Phase 1 began in April 2008 and ended prior to December 2008, and it included the introduction of chlorine dioxide as an oxidant/disinfectant to the pre-treatment oxidation stage prior to settlement. Chlorine was still used as the primary disinfectant and dosed to maintain a free residual chlorine level of 1.2 parts per million (ppm), ensuring adequate disinfection at the point of supply. The introduction of chlorine dioxide at this stage reduced the precursors of THMs by up to 30%. Results showed a decrease in the formation of THMs at the treatment outlet since chlorine was not injected during pre-treatment and the contact time of disinfectant chlorine in the treatment station was reduced compared to when chlorine was used as the sole disinfectant.

However, in the supply network, the chlorine precursors' contact time remained the same as under previous conditions, resulting in higher levels of THMs formed than at the treatment station outlet.

Phase 2 began in December 2008, ended in March 2009 and included the introduction of chlorine dioxide into the distribution network as chlorine was gradually withdrawn. There were periods of instability in the system as adjustments were made during the four months to achieve the proper dosing requirements of chlorine dioxide for disinfection and residual maintenance in the supply network. Chlorine dioxide doses were increased from 0.3 ppm to 0.7 ppm with an accompanying chlorine adjustment up to 1 ppm.

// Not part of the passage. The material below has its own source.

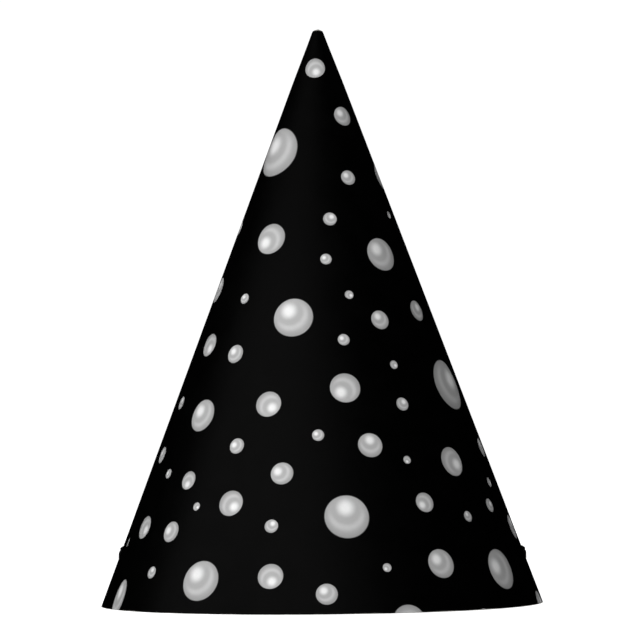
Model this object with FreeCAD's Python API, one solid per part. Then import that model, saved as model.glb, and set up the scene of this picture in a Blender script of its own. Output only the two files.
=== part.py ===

Once the demand for chlorine dioxide in the distribution network had been exceeded, chlorine dioxide doses were reduced to 0.5 ppm. When the chlorine dioxide had been exceeded and stabilization had been achieved in the presence of chlorine dioxide in the network, a significant reduction in total THMs was observed compared to the use of chlorine only. The reduction was estimated at greater than 90% at the treatment station outlet and 80% in the distribution network. In all cases, the THM values were at a maximum of 30 µg/L. In addition to lowering THM values, the increased chlorine dioxide dosing enabled a pH reduction from a range of 8.1 to 8.3 to a value of 7.5.

Phase 3 began in April 2009 and ended in August 2009. It included the introduction of a constant and stable dosing of chlorine dioxide at 0.3 ppm accompanied by chlorine up to 1 ppm. The use of chlorine dioxide continued both in oxidation/pre-treatment and in disinfection so that a residual amount was obtained at all points of the supply network. THM formation from June to August reached a high of approximately 30 µg/L. It was also determined that the dosing of chlorine dioxide in disinfection facilitated a reduction in the concentration of disinfectant in the network. At the treatment station outlet, the combined concentration of chlorine dioxide and chlorine was 1 ppm, compared with a concentration of 1.2 ppm of chlorine that was previously necessary in order to ensure the existence of disinfectant at the end of the network.

The use of chlorine dioxide as a disinfectant resulted in chlorite and chlorate byproducts at a maximum proportion of 60% and 30%, respectively. The residual chlorite value at any moment throughout the process was determined to be below the legislatively mandated value. Only when the dosage of chlorine dioxide exceeded 1.1 ppm did values of sodium chlorite approach the legislated value of 0.7 ppm.

Results

Using chlorine dioxide as a disinfectant, ACOSOL complied with Spanish and European THM standards and could even comply with the standards of more demanding countries, where legislation for a maximum level of total THMs is 30 µg/L.